Damn that flat black dually is really custom. it will be cool when it's done.
that purple and black dually is bad ass. i like the detail init. great paint work.


----------



## rollinoldskoo (Dec 9, 2005)

almost done......


----------



## chevyguy97 (Sep 16, 2009)

damn i like that reg cab, looks clean as hell.


----------



## mademan (Jan 29, 2007)

> _Originally posted by rollinoldskoo_@May 20 2011, 02:19 AM~20591528
> *
> 
> 
> ...


----------



## Twisted Toyz (Jul 2, 2010)

here is some of my truck builds from over the yrs


----------



## Twisted Toyz (Jul 2, 2010)

an some more of my truks


----------



## Twisted Toyz (Jul 2, 2010)

an more


----------



## Twisted Toyz (Jul 2, 2010)

an some more


----------



## Twisted Toyz (Jul 2, 2010)

an more

















































































































]


----------



## Twisted Toyz (Jul 2, 2010)

an hopefully last of them for now lol


----------



## rollinoldskoo (Dec 9, 2005)

dude easy on the paint and bondo..... where did all the door lines go?


----------



## Twisted Toyz (Jul 2, 2010)

^^^^^^^^^ wow dude really? some r meant to not have door lines. an some of those where built when i 1st started building models so get off my back u dnt gotta look at them if u got somethin negative to say.


----------



## Minidreams Inc. (Apr 12, 2006)

> _Originally posted by Twisted Toyz_@May 23 2011, 11:17 AM~20609835
> *^^^^^^^^^ wow dude really? some r meant to not have door lines. an some of those where built when i 1st started building models so get off my back u dnt gotta look at them if u got somethin negative to say.
> *


Dude you related to Undeadwhiteboy? No one is jumpin you fool he just made a small comment ! If you think you can E-thug it up on here fool your going to get eaten up ! LEARN TO TAKE A QUESTION OR STATEMENT AS A MEANS OF HELP OR UNDERSTANDING ! 

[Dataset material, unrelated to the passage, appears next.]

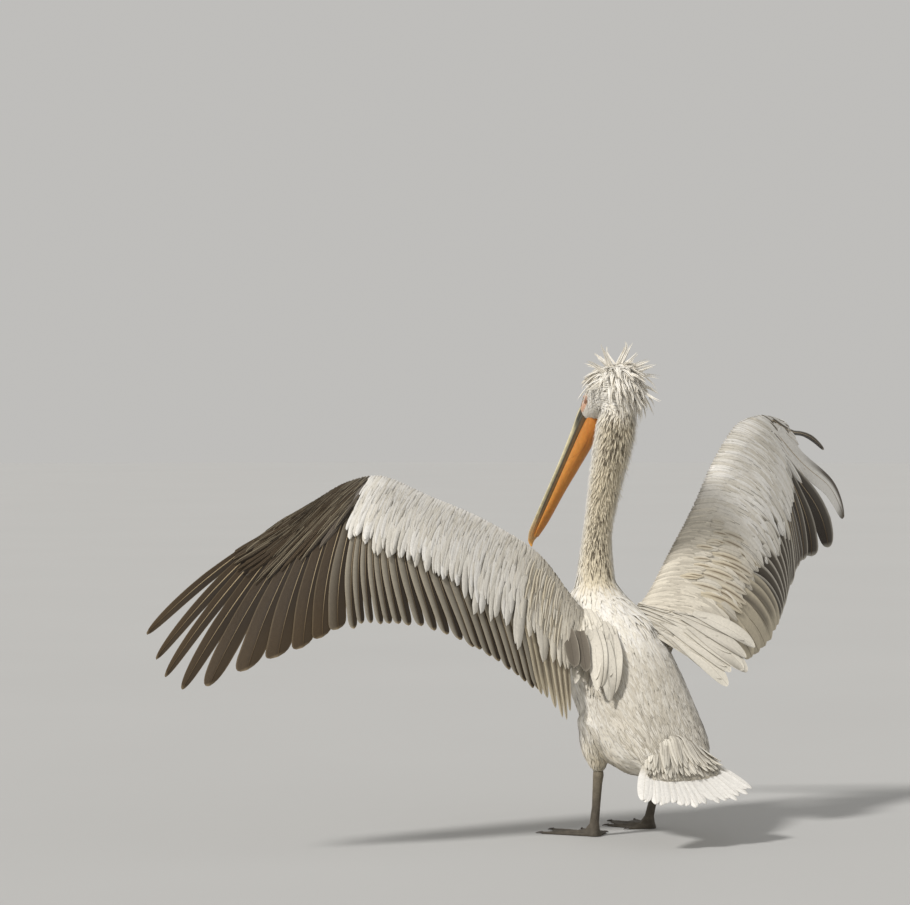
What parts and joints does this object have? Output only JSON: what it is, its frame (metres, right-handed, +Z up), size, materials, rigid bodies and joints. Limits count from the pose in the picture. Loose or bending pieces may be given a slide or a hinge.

You could have slowly replied < " I know ! Some of these builds i did when i was first starting out .">


But since were on these anyways ! I doubt you ment to have them with no body lines ! Just a small detail you over looked while building what you were thinking of ! 

Slow your roll ! Build ! Share ! And learn to take a comment someone types on a keyboard !


----------



## rollinoldskoo (Dec 9, 2005)

> _Originally posted by Minidreams Inc._@May 23 2011, 08:05 PM~20615994
> *Dude  you  related  to  Undeadwhiteboy? No one  is  jumpin  you  fool  he  just  made  a  small  comment  !  If  you  think  you  can  E-thug  it  up  on  here    fool  your  going  to  get  eaten  up  ! LEARN  TO  TAKE  A  QUESTION  OR  STATEMENT  AS  A  MEANS  OF  HELP  OR  UNDERSTANDING !
> 
> You  could  have  slowly  replied  <  "  I  know  !  Some  of  these  builds  i  did  when  i  was  first    starting  out .">
> ...


i guess i'm just a hater huh.....


----------



## chevyguy97 (Sep 16, 2009)

take it easy guys, i do not want to start a big LAYITLOW fight in this topic, ok.
ROLLINOLDSKOO was just making a good point, he was not hating on you TWISTED TOYZ he was just making a statement to help you out, and after looking at your builds, most of them don't have door lines, so he was not hating on your builds, he was just tring to help you build better, and that's what it's all about on here, 

and one more thing, if you can't take a little cridisizem (<--spelt that wrong, but you know what i ment. lol) then you should not post your stuff on a public web site.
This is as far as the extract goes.